AIM OF THE TASK
Output the material beneath exactly, leaving nothing out.

RECORDED INFORMATION
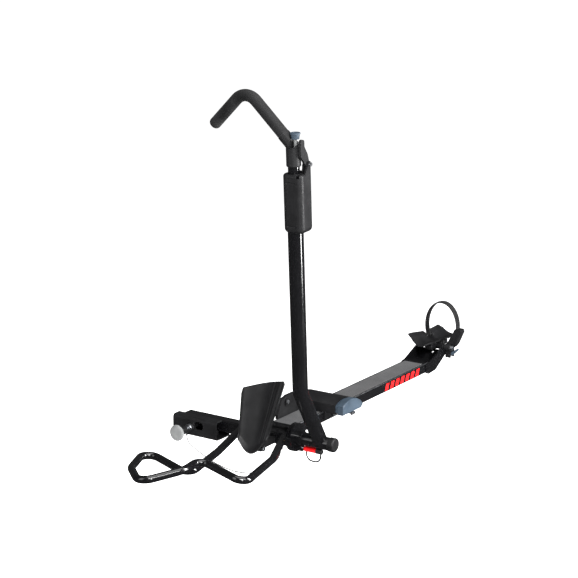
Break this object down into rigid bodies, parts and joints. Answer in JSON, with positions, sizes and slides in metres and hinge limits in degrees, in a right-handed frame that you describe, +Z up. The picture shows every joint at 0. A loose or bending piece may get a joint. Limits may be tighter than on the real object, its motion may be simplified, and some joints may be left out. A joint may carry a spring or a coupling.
{
  "type": "hitch mounted bike rack",
  "caption": "Hitch mounted bike rack for one wheel line: folding mast with a sliding hook, front wheel loop and paddle, long tray, and rear wheel cradle with a strap.",
  "frame": {"origin": "on the hitch shank's axis, where the wheel tray and the mast's pivot meet it", "axes": "+X along the tray to the rear wheel, +Y along the shank to the car, +Z up"},
  "size_m": [1.399, 0.472, 0.9969],
  "materials": {
    "black_steel": "gloss black powder coat",
    "black_alloy": "gloss black powder coat on extruded alloy",
    "cast_grey": "dark grey textured cast alloy",
    "steel": "zinc plated steel",
    "nylon_black": "satin glass filled nylon",
    "grip_tread": "mid grey grip tread",
    "rubber_black": "soft matt rubber",
    "blue_grey": "blue grey moulded plastic",
    "light_grey": "light grey moulded plastic",
    "red_grip": "red moulded plastic",
    "bronze": "plain bearing bronze",
    "cable": "clear coated wire rope"
  },
  "bodies": {
    "frame": {"hitch_shank": "black_steel", "adapter_channel": "nylon_black", "adapter_bolts": "steel", "tray_mount": "black_steel", "tray_tube": "black_alloy", "tray_tread": "grip_tread", "tray_end_plug": "nylon_black", "tray_cover": "nylon_black", "cover_screws": "steel", "latch_clip": "steel", "wheel_loop": "black_steel", "index_plate": "black_steel", "pivot_bar": "steel", "thrust_washer": "bronze", "pivot_screw": "steel", "lanyard_anchor": "black_steel", "lanyard_cable": "cable", "lanyard_ring": "steel", "scoop_bracket": "cast_grey", "scoop_bolt": "steel", "cradle_cheeks": "black_steel", "cradle_axle": "steel", "axle_nut": "steel", "axle_spacers": "nylon_black"},
    "hitch_screw": {"hitch_screw": "steel", "hitch_knob": "light_grey", "knob_neck": "nylon_black"},
    "mast": {"mast_tube": "black_steel", "pivot_sleeve": "black_steel", "pivot_bushes": "bronze", "sleeve_plate": "black_steel", "sleeve_cap": "nylon_black", "pin_guide": "black_steel", "guide_bush": "nylon_black", "housing_front": "nylon_black", "housing_rear": "nylon_black", "housing_screws": "steel", "housing_pins": "steel"},
    "lock_pin": {"lock_pin": "steel", "pin_grip": "red_grip", "pin_head": "cast_grey", "pull_ring": "black_steel"},
    "slider": {"slider_tube": "black_steel", "slider_foot": "nylon_black", "head_casting": "cast_grey", "hook_tube": "black_steel", "hook_sleeve": "rubber_black", "hook_end_cap": "rubber_black"},
    "release_button": {"release_button": "blue_grey", "button_stem": "light_grey"},
    "release_lever": {"release_lever": "cast_grey"},
    "ratchet_pawl": {"ratchet_pawl": "steel"},
    "wheel_scoop": {"wheel_scoop": "nylon_black"},
    "latch_button": {"latch_button": "blue_grey"},
    "cradle": {"wheel_saddle": "nylon_black", "ladder_strap": "rubber_black", "strap_pins": "steel", "buckle_body": "nylon_black"},
    "buckle_lever": {"buckle_lever": "blue_grey"}
  },
  "joints": [
    {"name": "mast_fold", "type": "hinge", "parent": "frame", "child": "mast", "pos_m": [0, -0.062, 0.008], "axis": [0, 1, 0], "range_deg": [-20, 80]},
    {"name": "mast_telescope", "type": "slide", "parent": "mast", "child": "slider", "axis": [-0.0523, 0, 0.9986], "range_m": [-0.01, 0.2]},
    {"name": "button_press", "type": "slide", "parent": "slider", "child": "release_button", "axis": [-0.0523, 0, 0.9986], "range_m": [-0.005, 0], "stiffness_N_per_m": 600, "springref_m": 0.002},
    {"name": "lever_squeeze", "type": "hinge", "parent": "mast", "child": "release_lever", "pos_m": [-0.10055, -0.085, 0.72533], "axis": [0, 1, 0], "range_deg": [0, 15], "stiffness_Nm_per_rad": 0.6, "springref_deg": -8.59},
    {"name": "pawl_lift", "type": "hinge", "parent": "mast", "child": "ratchet_pawl", "pos_m": [-0.09593, -0.062, 0.6735], "axis": [0, 1, 0], "range_deg": [-7.5, 0]},
    {"name": "lock_pin_pull", "type": "slide", "parent": "mast", "child": "lock_pin", "axis": [0, -1, 0], "range_m": [0, 0.012], "stiffness_N_per_m": 600, "springref_m": -0.004},
    {"name": "scoop_tilt", "type": "hinge", "parent": "frame", "child": "wheel_scoop", "pos_m": [-0.086, 0.074, -0.006], "axis": [0, 1, 0], "range_deg": [-15, 10]},
    {"name": "cradle_tilt", "type": "hinge", "parent": "frame", "child": "cradle", "pos_m": [0.804, 0.074, 0.048], "axis": [0, 1, 0], "range_deg": [-8, 8]},
    {"name": "buckle_flip", "type": "hinge", "parent": "cradle", "child": "buckle_lever", "pos_m": [0.816, 0.022, 0.027], "axis": [1, 0, 0], "range_deg": [0, 60], "stiffness_Nm_per_rad": 0.3, "springref_deg": -5.73},
    {"name": "latch_press", "type": "slide", "parent": "frame", "child": "latch_button", "axis": [0, 1, 0], "range_m": [0, 0.008], "stiffness_N_per_m": 500, "springref_m": -0.003},
    {"name": "hitch_screw_turn", "type": "hinge", "parent": "frame", "child": "hitch_screw", "pos_m": [-0.06, 0.309, -0.009], "axis": [1, 0, 0], "continuous": true}
  ],
  "couplings": [
    {"joint": "pawl_lift", "follows": "lever_squeeze", "ratio": -0.5}
  ]
}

TASK RESPONSE
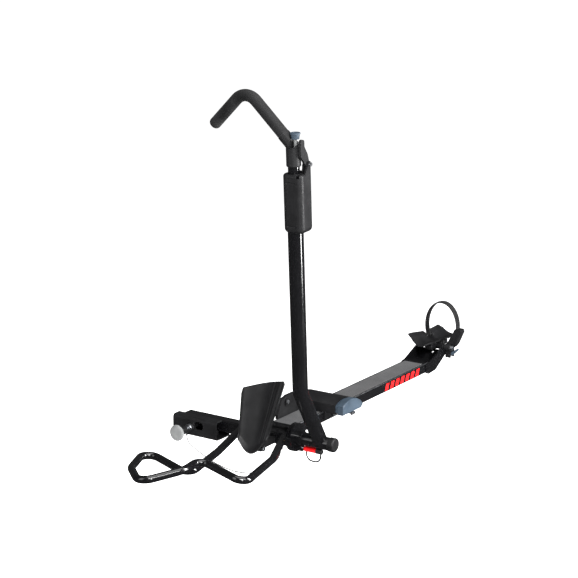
Break this object down into rigid bodies, parts and joints. Answer in JSON, with positions, sizes and slides in metres and hinge limits in degrees, in a right-handed frame that you describe, +Z up. The picture shows every joint at 0. A loose or bending piece may get a joint. Limits may be tighter than on the real object, its motion may be simplified, and some joints may be left out. A joint may carry a spring or a coupling.
{
  "type": "hitch mounted bike rack",
  "caption": "Hitch mounted bike rack for one wheel line: folding mast with a sliding hook, front wheel loop and paddle, long tray, and rear wheel cradle with a strap.",
  "frame": {"origin": "on the hitch shank's axis, where the wheel tray and the mast's pivot meet it", "axes": "+X along the tray to the rear wheel, +Y along the shank to the car, +Z up"},
  "size_m": [1.399, 0.472, 0.9969],
  "materials": {
    "black_steel": "gloss black powder coat",
    "black_alloy": "gloss black powder coat on extruded alloy",
    "cast_grey": "dark grey textured cast alloy",
    "steel": "zinc plated steel",
    "nylon_black": "satin glass filled nylon",
    "grip_tread": "mid grey grip tread",
    "rubber_black": "soft matt rubber",
    "blue_grey": "blue grey moulded plastic",
    "light_grey": "light grey moulded plastic",
    "red_grip": "red moulded plastic",
    "bronze": "plain bearing bronze",
    "cable": "clear coated wire rope"
  },
  "bodies": {
    "frame": {"hitch_shank": "black_steel", "adapter_channel": "nylon_black", "adapter_bolts": "steel", "tray_mount": "black_steel", "tray_tube": "black_alloy", "tray_tread": "grip_tread", "tray_end_plug": "nylon_black", "tray_cover": "nylon_black", "cover_screws": "steel", "latch_clip": "steel", "wheel_loop": "black_steel", "index_plate": "black_steel", "pivot_bar": "steel", "thrust_washer": "bronze", "pivot_screw": "steel", "lanyard_anchor": "black_steel", "lanyard_cable": "cable", "lanyard_ring": "steel", "scoop_bracket": "cast_grey", "scoop_bolt": "steel", "cradle_cheeks": "black_steel", "cradle_axle": "steel", "axle_nut": "steel", "axle_spacers": "nylon_black"},
    "hitch_screw": {"hitch_screw": "steel", "hitch_knob": "light_grey", "knob_neck": "nylon_black"},
    "mast": {"mast_tube": "black_steel", "pivot_sleeve": "black_steel", "pivot_bushes": "bronze", "sleeve_plate": "black_steel", "sleeve_cap": "nylon_black", "pin_guide": "black_steel", "guide_bush": "nylon_black", "housing_front": "nylon_black", "housing_rear": "nylon_black", "housing_screws": "steel", "housing_pins": "steel"},
    "lock_pin": {"lock_pin": "steel", "pin_grip": "red_grip", "pin_head": "cast_grey", "pull_ring": "black_steel"},
    "slider": {"slider_tube": "black_steel", "slider_foot": "nylon_black", "head_casting": "cast_grey", "hook_tube": "black_steel", "hook_sleeve": "rubber_black", "hook_end_cap": "rubber_black"},
    "release_button": {"release_button": "blue_grey", "button_stem": "light_grey"},
    "release_lever": {"release_lever": "cast_grey"},
    "ratchet_pawl": {"ratchet_pawl": "steel"},
    "wheel_scoop": {"wheel_scoop": "nylon_black"},
    "latch_button": {"latch_button": "blue_grey"},
    "cradle": {"wheel_saddle": "nylon_black", "ladder_strap": "rubber_black", "strap_pins": "steel", "buckle_body": "nylon_black"},
    "buckle_lever": {"buckle_lever": "blue_grey"}
  },
  "joints": [
    {"name": "mast_fold", "type": "hinge", "parent": "frame", "child": "mast", "pos_m": [0, -0.062, 0.008], "axis": [0, 1, 0], "range_deg": [-20, 80]},
    {"name": "mast_telescope", "type": "slide", "parent": "mast", "child": "slider", "axis": [-0.0523, 0, 0.9986], "range_m": [-0.01, 0.2]},
    {"name": "button_press", "type": "slide", "parent": "slider", "child": "release_button", "axis": [-0.0523, 0, 0.9986], "range_m": [-0.005, 0], "stiffness_N_per_m": 600, "springref_m": 0.002},
    {"name": "lever_squeeze", "type": "hinge", "parent": "mast", "child": "release_lever", "pos_m": [-0.10055, -0.085, 0.72533], "axis": [0, 1, 0], "range_deg": [0, 15], "stiffness_Nm_per_rad": 0.6, "springref_deg": -8.59},
    {"name": "pawl_lift", "type": "hinge", "parent": "mast", "child": "ratchet_pawl", "pos_m": [-0.09593, -0.062, 0.6735], "axis": [0, 1, 0], "range_deg": [-7.5, 0]},
    {"name": "lock_pin_pull", "type": "slide", "parent": "mast", "child": "lock_pin", "axis": [0, -1, 0], "range_m": [0, 0.012], "stiffness_N_per_m": 600, "springref_m": -0.004},
    {"name": "scoop_tilt", "type": "hinge", "parent": "frame", "child": "wheel_scoop", "pos_m": [-0.086, 0.074, -0.006], "axis": [0, 1, 0], "range_deg": [-15, 10]},
    {"name": "cradle_tilt", "type": "hinge", "parent": "frame", "child": "cradle", "pos_m": [0.804, 0.074, 0.048], "axis": [0, 1, 0], "range_deg": [-8, 8]},
    {"name": "buckle_flip", "type": "hinge", "parent": "cradle", "child": "buckle_lever", "pos_m": [0.816, 0.022, 0.027], "axis": [1, 0, 0], "range_deg": [0, 60], "stiffness_Nm_per_rad": 0.3, "springref_deg": -5.73},
    {"name": "latch_press", "type": "slide", "parent": "frame", "child": "latch_button", "axis": [0, 1, 0], "range_m": [0, 0.008], "stiffness_N_per_m": 500, "springref_m": -0.003},
    {"name": "hitch_screw_turn", "type": "hinge", "parent": "frame", "child": "hitch_screw", "pos_m": [-0.06, 0.309, -0.009], "axis": [1, 0, 0], "continuous": true}
  ],
  "couplings": [
    {"joint": "pawl_lift", "follows": "lever_squeeze", "ratio": -0.5}
  ]
}